Mounting The Valances
Since the valances and rods are so light, I went with the smallest braces I could find.
I cut a piece of scrap lumber to the exact height I wanted the bottom of the brace to sit, measuring up from the countertop. The countertop is much more even than the ceiling, so I used that as my base. I then marked each of the vertical sash with my new measuring stick. I took this photo is after I drilled, but hopefully it illustrates the idea. The sequence is: mark the stick height on the window sash, hold up the bracket (not shown) so the bottom sits on the mark, mark the hole, then drill the hole. (There’s a cross on this one because I drew the hole in the wrong spot the first time!)
Once I the braces were attached to the uprights I could mark the location of the holes on the rods.
Drill the marked holes on each end. I recommend wrapping the drill bit with a piece of tape to mark the depth you want – otherwise it’s easy to accidentally drill through the other side.
Stapling time. I used more blue tape to hold the valance in place on the rod so it wouldn’t shift while I was stapling.
Staple gun for the win! That is, if you apply the staples perpendicular to the slats, not parallel, which splits the bamboo. This was my test valance, and I ended up redoing it in part because I wanted 3 slats on top of the rod instead of 2, just to make the valance a little shorter. Ultimately I stapled these (perpendicularly) about every 5 inches.
Installed valance. This part was fairly easy once I figured out which valance belonged to which window.
Another shot of the final valances installed. They’re all lined up nicely, and long enough hide the crud but short enough to let the sunlight in!

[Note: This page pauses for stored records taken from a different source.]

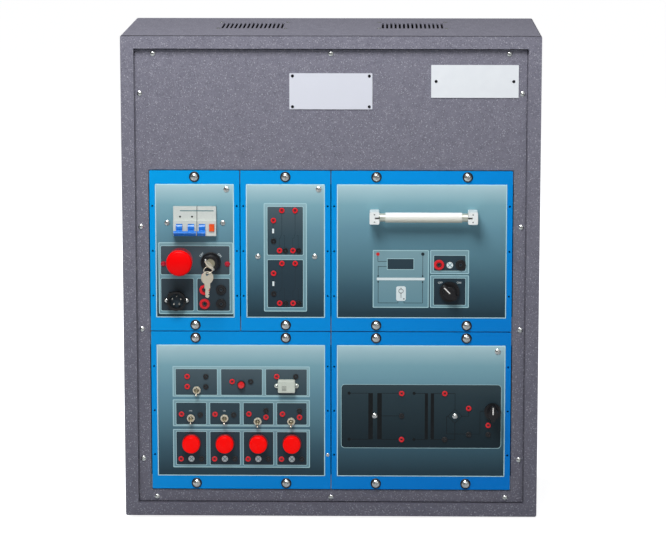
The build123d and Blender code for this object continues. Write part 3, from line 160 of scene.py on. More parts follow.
class Finish(Shader):
    """A material with one glossy surface, and the nodes that vary its colour, sheen and relief."""

    def __init__(self, name, base, roughness=0.5, metallic=0.0, **sockets):
        self.material = bpy.data.materials.new(name)
        self.material.use_nodes = True
        super().__init__(self.material.node_tree)
        self.surface = self.tree.nodes["Principled BSDF"]
        self.paint(base)
        self.set("Roughness", roughness)
        self.set("Metallic", metallic)
        for socket, value in sockets.items():
            self.set(socket.replace("_", " "), value)

    def set(self, socket, value):
        self.join(value, self.surface.inputs[socket])

    def paint(self, base):
        """Give the surface its colour."""
        self.base = base
        self.set("Base Color", base)

    def cover(self, mask, shade):
        """Lay another colour over the surface where a mask is 1."""
        self.paint(self.mix(mask, self.base, shade))

    def place(self, centre=(0.0, 0.0, 0.0)):
        """Object coordinates, counted from a centre."""
        spot = self.node("ShaderNodeTexCoord", output="Object")
        return self.node("ShaderNodeMapping", inputs={"Vector": spot, "Location": -Vector(centre)})

    def axis(self, letter, centre=(0.0, 0.0, 0.0)):
        return self.node("ShaderNodeSeparateXYZ", inputs={0: self.place(centre)}, output=letter)

    def noise(self, size, detail=2.0):
        """Cloudy pattern with spots of about a size in metres."""
        return self.node("ShaderNodeTexNoise", inputs={
            "Vector": self.place(), "Scale": 1 / size, "Detail": detail})

    def steps(self, factor, stops):
        """Colour read from a ramp of (place, colour) stops."""
        return self.node("ShaderNodeValToRGB", {"stops": stops}, {0: factor})

    def relief(self, height, depth, strength=1.0):
        self.set("Normal", self.node("ShaderNodeBump", inputs={
            "Height": height, "Distance": depth, "Strength": strength}))


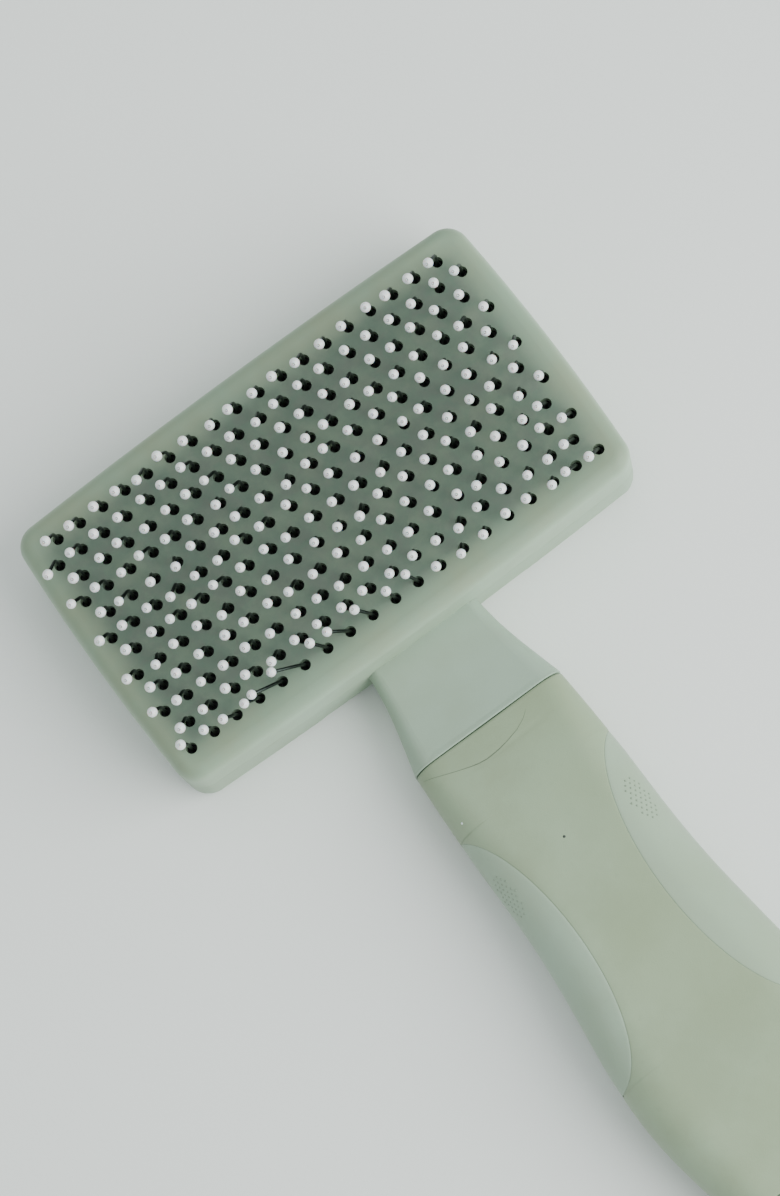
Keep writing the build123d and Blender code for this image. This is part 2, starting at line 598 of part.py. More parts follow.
with BuildPart() as latch_clip:
    with BuildSketch(Plane.XY.offset(clip_foot_z)):
        with Locations((0, (CLIP_FRONT_Y + CLIP_FOOT_BACK_Y) / 2)):
            Rectangle(2 * CLIP_FOOT_HALF_WIDTH, CLIP_FOOT_BACK_Y - CLIP_FRONT_Y)
        with Locations(*RIVET_SPOTS):
            Circle(RIVET_RADIUS + PILOT_SLACK, mode=Mode.SUBTRACT)
    extrude(amount=CLIP_THICKNESS)
    with BuildSketch(Plane.YZ):
        with BuildLine():
            Polyline(
                (CLIP_FRONT_Y, clip_foot_z),
                (CLIP_FRONT_Y, CLIP_LIP_Z),
                (clip_lip_y, CLIP_LIP_Z),
                (clip_lip_y, CLIP_LIP_Z + CLIP_THICKNESS),
                (clip_back_y, CLIP_LIP_Z + CLIP_THICKNESS),
                (clip_back_y, clip_foot_z),
                close=True,
            )
        make_face()
    extrude(amount=CLIP_HALF_WIDTH, both=True)
save(latch_clip, "latch_clip")

with BuildPart() as latch_rivets:
    posts(RIVET_SPOTS, RIVET_RADIUS, clip_foot_z, CARRIER_LOW_Z)
    posts(RIVET_SPOTS, RIVET_HEAD_RADIUS, clip_foot_z - RIVET_HEAD_HEIGHT, clip_foot_z)
    posts(RIVET_SPOTS, RIVET_HEAD_RADIUS, CARRIER_LOW_Z, CARRIER_LOW_Z + RIVET_HEAD_HEIGHT)
save(latch_rivets, "latch_rivets")

# ---- latch slide: wedge tail, bar and upright finger -----------------------------------------------------
with BuildPart() as latch_slide:
    with BuildSketch(Plane.YZ):
        tail = RAMP_LINE + RAMP_GAP
        with BuildLine():
            Polyline(
                (tail - SLIDE_LOW_Z, SLIDE_LOW_Z),
                (FINGER_FRONT_Y, SLIDE_LOW_Z),
                (FINGER_FRONT_Y, FINGER_TOP_Z),
                (FINGER_BACK_Y, FINGER_TOP_Z),
                (FINGER_BACK_Y, SLIDE_HIGH_Z),
                (tail - SLIDE_HIGH_Z, SLIDE_HIGH_Z),
                close=True,
            )
        make_face()
    extrude(amount=SLIDE_HALF_WIDTH, both=True)
    with Locations((0, SLIDE_FLANGE_Y, SLIDE_AXIS_Z)):
        Box(SLIDE_FLANGE_WIDTH, SLIDE_FLANGE_THICKNESS, SLIDE_FLANGE_HEIGHT)
save(latch_slide, "latch_slide")

with BuildPart() as latch_spring:
    seat_y = SLIDE_FLANGE_Y + (SLIDE_FLANGE_THICKNESS + FIT) / 2
    seat = Plane(origin=(0, seat_y, SLIDE_AXIS_Z), x_dir=(1, 0, 0), z_dir=(0, 1, 0))
    room = -HEAD_WIDTH / 2 - seat_y - FIT
    add(coil(LATCH_SPRING_RADIUS, LATCH_SPRING_WIRE, LATCH_SPRING_TURNS, room, seat))
save(latch_spring, "latch_spring")

# ---- release button on the back of the neck ---------------------------------------------------------------
with BuildPart() as release_button:
    ramp_low_z = BUTTON_FLANGE_Z + BUTTON_FLANGE_THICKNESS
    ramp_top_z = SLIDE_HIGH_Z - RAMP_GAP
    with BuildSketch(Plane.XY.offset(BUTTON_LOW_Z)):
        with Locations((0, BUTTON_Y)):
            RectangleRounded(BUTTON_WIDTH, BUTTON_LENGTH, BUTTON_CORNER)
    extrude(amount=ramp_low_z - BUTTON_LOW_Z)
    fillet(release_button.faces().sort_by(Axis.Z)[0].edges(), SMALL_EDGE_RADIUS)
    flange_width = BUTTON_WIDTH + 2 * BUTTON_FLANGE
    flange_length = BUTTON_LENGTH + 2 * BUTTON_FLANGE
    with BuildSketch(Plane.XY.offset(BUTTON_FLANGE_Z)):
        with Locations((0, BUTTON_Y)):
            RectangleRounded(flange_width, flange_length, BUTTON_CORNER + BUTTON_FLANGE)
    extrude(amount=BUTTON_FLANGE_THICKNESS)
    # wedge that drives the latch slide
    with BuildSketch(Plane.YZ):
        with BuildLine():
            Polyline(
                (RAMP_BACK_Y, BUTTON_FLANGE_Z),
                (RAMP_LINE - ramp_low_z, BUTTON_FLANGE_Z),
                (RAMP_LINE - ramp_low_z, ramp_low_z),
                (RAMP_LINE - ramp_top_z, ramp_top_z),
                (RAMP_BACK_Y, ramp_top_z),
                close=True,
            )
        make_face()
    extrude(amount=RAMP_HALF_WIDTH, both=True)
save(release_button, "release_button")

# ---- screws ---------------------------------------------------------------------------------
with BuildPart() as head_screws:
    copies(HEAD_SCREW_SPOTS, HEAD_SCREW_Z, screw(*LARGE_SCREW))
save(head_screws, "head_screws")

with BuildPart() as neck_screws:
    copies(NECK_SCREW_SPOTS, NECK_SCREW_Z, screw(*MEDIUM_SCREW))
save(neck_screws, "neck_screws")

with BuildPart() as handle_screws:
    copies(HANDLE_SCREW_SPOTS, CORE_SCREW_Z, screw(*MEDIUM_SCREW))
save(handle_screws, "handle_screws")
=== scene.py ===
"""Looks of the self-cleaning slicker brush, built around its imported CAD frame.

Lengths are written in millimetres and turned into metres by MM, except where a comment says
metres and in the materials. The frame is the CAD's: +Z out through the pins, +Y away from the
handle, the floor at Z = 0.
"""

import json
import math
import random

import bpy
import numpy as np
from mathutils import Matrix, Vector
from mathutils.bvhtree import BVHTree


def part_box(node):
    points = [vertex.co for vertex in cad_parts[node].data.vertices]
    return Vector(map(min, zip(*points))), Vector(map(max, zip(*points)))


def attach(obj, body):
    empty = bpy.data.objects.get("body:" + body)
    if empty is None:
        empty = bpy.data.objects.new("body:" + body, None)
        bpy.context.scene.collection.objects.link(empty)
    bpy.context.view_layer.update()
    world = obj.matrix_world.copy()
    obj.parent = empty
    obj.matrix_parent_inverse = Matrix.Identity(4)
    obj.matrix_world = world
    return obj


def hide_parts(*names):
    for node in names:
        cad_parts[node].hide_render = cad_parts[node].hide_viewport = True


MM = 0.001

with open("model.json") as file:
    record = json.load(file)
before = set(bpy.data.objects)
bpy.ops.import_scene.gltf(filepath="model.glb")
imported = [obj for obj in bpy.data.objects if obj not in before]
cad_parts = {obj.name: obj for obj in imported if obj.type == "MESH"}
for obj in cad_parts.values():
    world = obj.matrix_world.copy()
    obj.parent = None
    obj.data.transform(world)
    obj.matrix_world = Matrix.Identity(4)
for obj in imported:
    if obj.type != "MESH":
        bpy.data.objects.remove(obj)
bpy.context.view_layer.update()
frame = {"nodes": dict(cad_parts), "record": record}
NODES = frame["nodes"]

# ---- the object's sizes that the looks need --------------------------------------------
FACE_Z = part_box("face_shell")[1].z / MM
SLEEVE_LOW, SLEEVE_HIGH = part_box("grip_sleeve")
GRIP_START = SLEEVE_HIGH.y / MM
GRIP_END = SLEEVE_LOW.y / MM

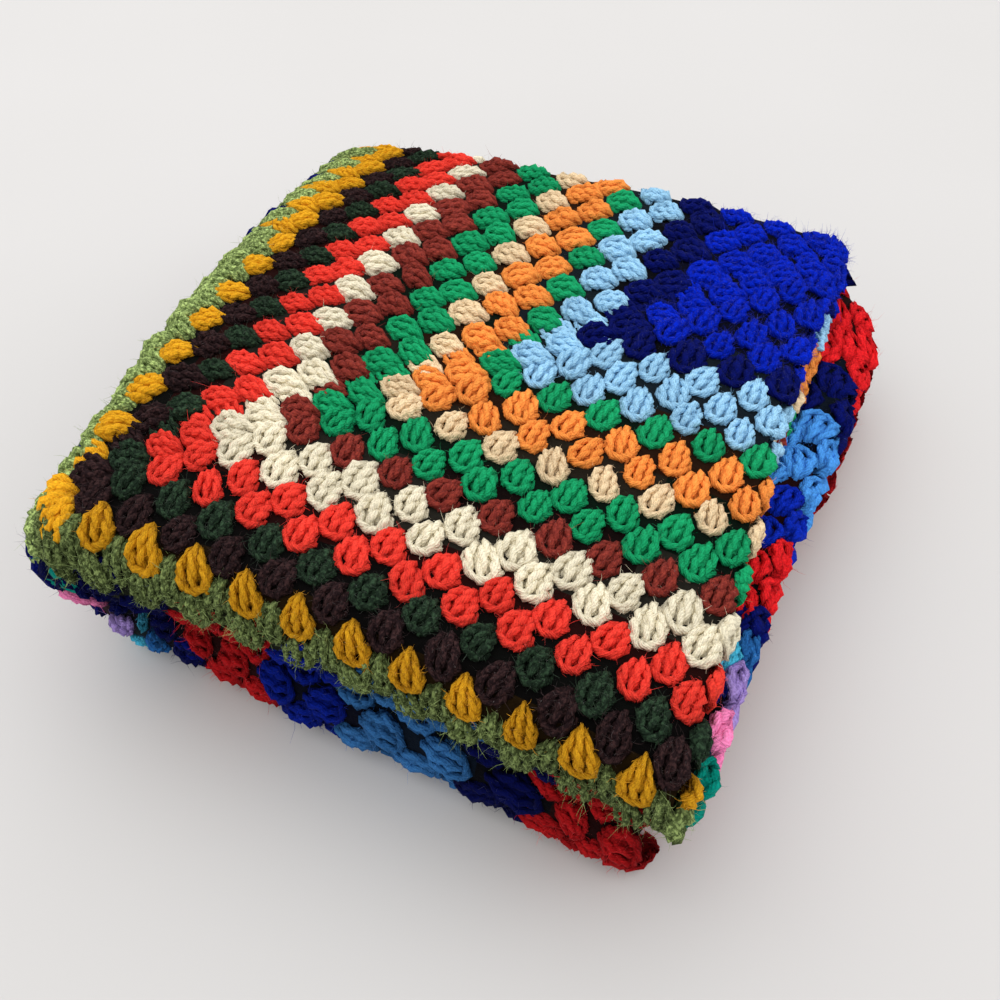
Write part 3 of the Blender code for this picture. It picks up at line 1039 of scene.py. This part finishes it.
# ---- the whole blanket
def dress():
    plied, fluffy, shaded = make_wools()
    # how many kinds, yarns, points along and round a stitch, points along and round its chain
    fine = kinds_of(8, 2, 9, 5, 11, 5)
    medium = kinds_of(6, 2, 7, 5, 9, 4)
    plain = kinds_of(4, 1, 5, 4, 8, 4)

    top_front = Clusters("front_rounds", fine, on_sheet)
    front_rounds(top_front, 1, TOP_ROUNDS)
    for n, k in ((1, 0.0), (2, 0.5), (2, -0.5)):
        top_front.add(k * APART, -(n - 0.5) * ROUND, TO_BACK, yarn_of(n), wide=1.12)
    top_left = Clusters("left_rounds", fine, on_sheet)
    left_rounds(top_left, 1, TOP_ROUNDS)
    front_fold = Clusters("front_fold_rounds", medium, on_sheet)
    front_rounds(front_fold, TOP_ROUNDS + 1, 31)
    left_fold = Clusters("left_fold_rounds", medium, on_sheet)
    left_rounds(left_fold, TOP_ROUNDS + 1, 36)
    lower_front = Clusters("lower_front_rounds", medium, on_sheet)
    underside = Clusters("underside_rounds", plain, on_sheet)
    for n in range(TOP_ROUNDS + 3, ALL_ROUNDS + 1):
        for v in (k * APART for k in places_along(n, 10.6)):
            if v < 31.5 * ROUND:
                # painted shade darkens the lower bundle's front
                lower_front.add((n - 0.5) * ROUND - drawn_left(n), v, TO_LEFT,
                                yarn_of(n, "left"), shade=3.5)
        for v in (k * APART for k in places_along(n, -1.9)):
            if n > 36 and v < 10.6 * APART:
                underside.add((n - 0.5) * ROUND, v, TO_LEFT, yarn_of(n, "left"))
    second_fold = Clusters("second_fold_rounds", medium, lay_on_right_fold(3))
    for i in range(ALONG_FOLD):
        y = BACK - 0.006 - (i + 0.5) * (DEEP + BACK) / ALONG_FOLD
        n = min(round(6.5 - 100 * y), TOP_ROUNDS)
        second_fold.add(0.006 if i % 2 else -0.002, y, TO_FRONT, yarn_of(13 if n == 12 else n))
    third_fold = Clusters("third_fold_rounds", medium, lay_on_right_fold(5))
    right_side_rounds(third_fold, 0.0)
    fourth_fold = Clusters("fourth_fold_rounds", plain, lay_on_right_fold(7))
    right_side_rounds(fourth_fold, -0.006)
    seen = [front_fold, left_fold, lower_front, second_fold, third_fold]

    def open_edge(name, surface, way, start, step, layer, count):
        edge = Clusters(name, plain, surface)
        for i in range(count):
            edge.add(EDGE_AT, start + (i + 0.5 * (layer % 2)) * step, way, SCARLET, **OPEN_EDGE)
        return edge

    half = APART / 2
    open_edges = [open_edge(f"open_edge_{layer}", lay_on_edge(layer), OUT_OF_EDGE,
                            -DEEP + 0.004, half, layer, 25) for layer in range(1, BUNDLE + 1)]
    back_pieces = []
    for under in (False, True):
        level = "lower" if under else "upper"
        for upper in (3, 6):
            fold = Clusters(f"back_fold_{upper}_{level}", plain, lay_on_back_fold(upper, under))
            for i in range(ALONG_FOLD):
                n = i + 1 if (upper == 3 and not under) else 27 + i
                fold.add(FOLD_AT if i % 2 else -FOLD_AT, -(i + 0.5) * (ACROSS + 0.02) / ALONG_FOLD,
                         ROUND_BACK_FOLD, yarn_of(n, "left"), thin=0.8)
            back_pieces.append(fold)
        back_pieces += [open_edge(f"back_edge_{layer}_{level}", lay_on_back_edge(layer, under),
                                  TO_RIGHT, 0.0, -half, layer, 24) for layer in (5, 8)]

    groups = [top_front, top_left, *seen, underside, fourth_fold, *open_edges, *back_pieces]
    pieces = [group.build(plied) for group in groups]
    # loose fibres, which pieces they stand on, how many, their length and width
    for name, under, count, *sizes in (
            ("fluff_of_the_front", [top_front], 22000),
            ("fluff_of_the_left", [top_left], 15000),
            ("fluff_of_the_folds", seen, 15000),
            ("fluff_of_the_edges", open_edges + back_pieces, 5000, 0.0036),
            ("long_hairs", open_edges, 260, 0.0100, 0.00012)):
        pieces.append(fluff(name, under, fluffy, count // (1), *sizes))
    sheet = folded_sheet(shaded)
    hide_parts("blanket")
    for piece in (sheet, *pieces):
        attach(piece, "root")


# ---- the room
# where the camera stands from the top layer's back right corner
CAMERA_PLACE = Vector((CORNER[0] + 0.0023, CORNER[1] - 0.4149, 2 * HALF_STACK + 0.2728))
CAMERA_TURN = math.radians(24.92)  # to the left of straight ahead
CAMERA_TILT = math.radians(49.99)  # below level
CAMERA_LENS = 32.73
DAYLIGHT, DAYLIGHT_COLOR = 0.98, (1.0, 0.985, 0.97, 1.0)
# light   where it hangs   its size   its power
LIGHTS = (("window", (3.2, 1.5, 2.8), 2.4, 18.0),
          ("ceiling", (-0.8, 0.5, 2.5), 3.6, 40.0))


def room():
    shade = Shading("pale_table")
    cloud = shade.noise(shade.place(), 3.0)
    pale = shade.finish({"Base Color": shade.mix(cloud, srgb(200, 199, 198), srgb(206, 205, 205)),
                         "Roughness": 0.7, "Specular IOR Level": 0.3})
    bpy.ops.mesh.primitive_plane_add(size=8.0, location=(0, 0, 0))
    floor = bpy.context.object
    floor.name = "floor"
    floor.data.materials.append(pale)

    world = bpy.data.worlds.new("soft_daylight")
    bpy.context.scene.world = world
    world.use_nodes = True
    sky = world.node_tree.nodes["Background"]
    sky.inputs["Color"].default_value = DAYLIGHT_COLOR
    sky.inputs["Strength"].default_value = DAYLIGHT

    for name, where, size, power in LIGHTS:
        light = bpy.data.lights.new(name, "AREA")
        light.size, light.energy = size, power
        lamp = put(name, light)
        lamp.location = where
        lamp.rotation_euler = (-Vector(where)).to_track_quat("-Z", "Y").to_euler()

    lens = bpy.data.cameras.new("camera")
    lens.lens = CAMERA_LENS
    lens.sensor_width = 36.0
    camera = put("camera", lens)
    camera.location = CAMERA_PLACE
    look = Vector((-math.sin(CAMERA_TURN) * math.cos(CAMERA_TILT),
                   math.cos(CAMERA_TURN) * math.cos(CAMERA_TILT), -math.sin(CAMERA_TILT)))
    camera.rotation_euler = look.to_track_quat("-Z", "Y").to_euler()
    bpy.context.scene.camera = camera
    bpy.context.scene.view_settings.view_transform = "Standard"


dress()
room()
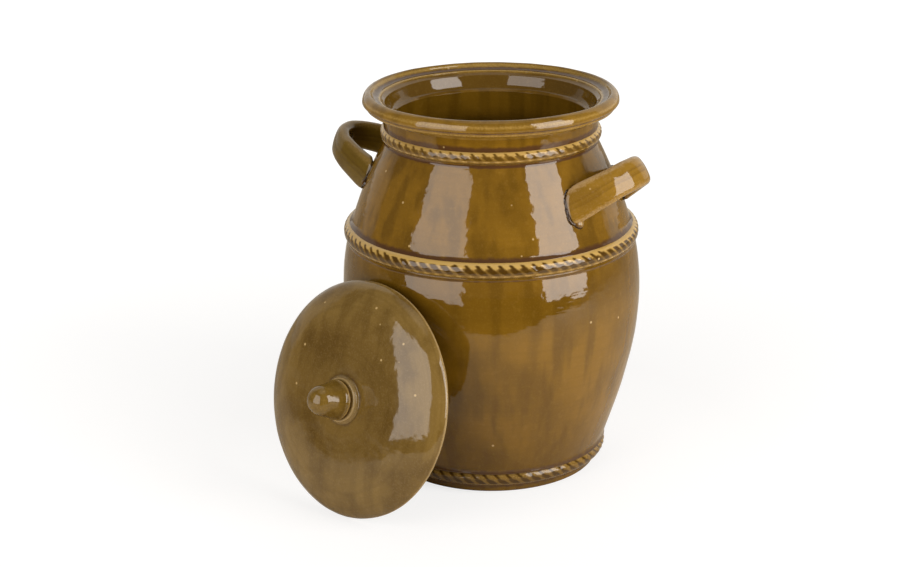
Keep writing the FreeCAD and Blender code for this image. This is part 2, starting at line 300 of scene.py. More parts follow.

This project went pretty smoothly and I’m super happy with the result. Having the right tools definitely helps, but if you are lucky enough to have new, evenly spaced windows you many not need as many as I did. Overall I’d say this is an easy DIY project and if you are into the bamboo look for your space, definitely give it a try. And if you do, let me know how it turns out!
This is a great job of giving the top of your windows a finished look. I would like to use a bamboo roman shade or even a bamboo roll up blind as a valance to cover the top of the roll up blinds I have behind my curtains in my living room windows. When the curtains are open you can see the roll up mechanisms at the top of the blinds. The same material as the blinds would blend and not be too busy. Unfortunately the window is a couple of inches wider than the 72″ blind. I will have to figure out how to combine or add some width to the valance.
Thank you pip! Your windows are pretty wide, that sounds wonderful – but tricky to cover with a single valance! Perhaps you could could make smaller valances and bind together with a fabric “tape”, similar the decorative drill-hole coverings on some wood blinds. Good luck!
LOVE this look! Saw these bamboo place mats at the Dollar store the other day, I wonder if it would work. Great inspo as usual. Thanks
Hi Daisy, I bet those would work! Thanks for your comment!
Love it! I have been trying to figure out an inexpensive way to do something similar, since we’ll be replacing windows eventually (or moving). I tried the placemats idea, but they are not wide enough, and would have to double up, which then obviously looks like placemats hanging there! I will use one shade for three 26” wide windows, and mount on tension rods so they aren’t permanent. Thx for the inspiration!
Hi Jennifer, you’re welcome! Using tension rods is a fantastic idea, I didn’t even think of that! Good luck with your project!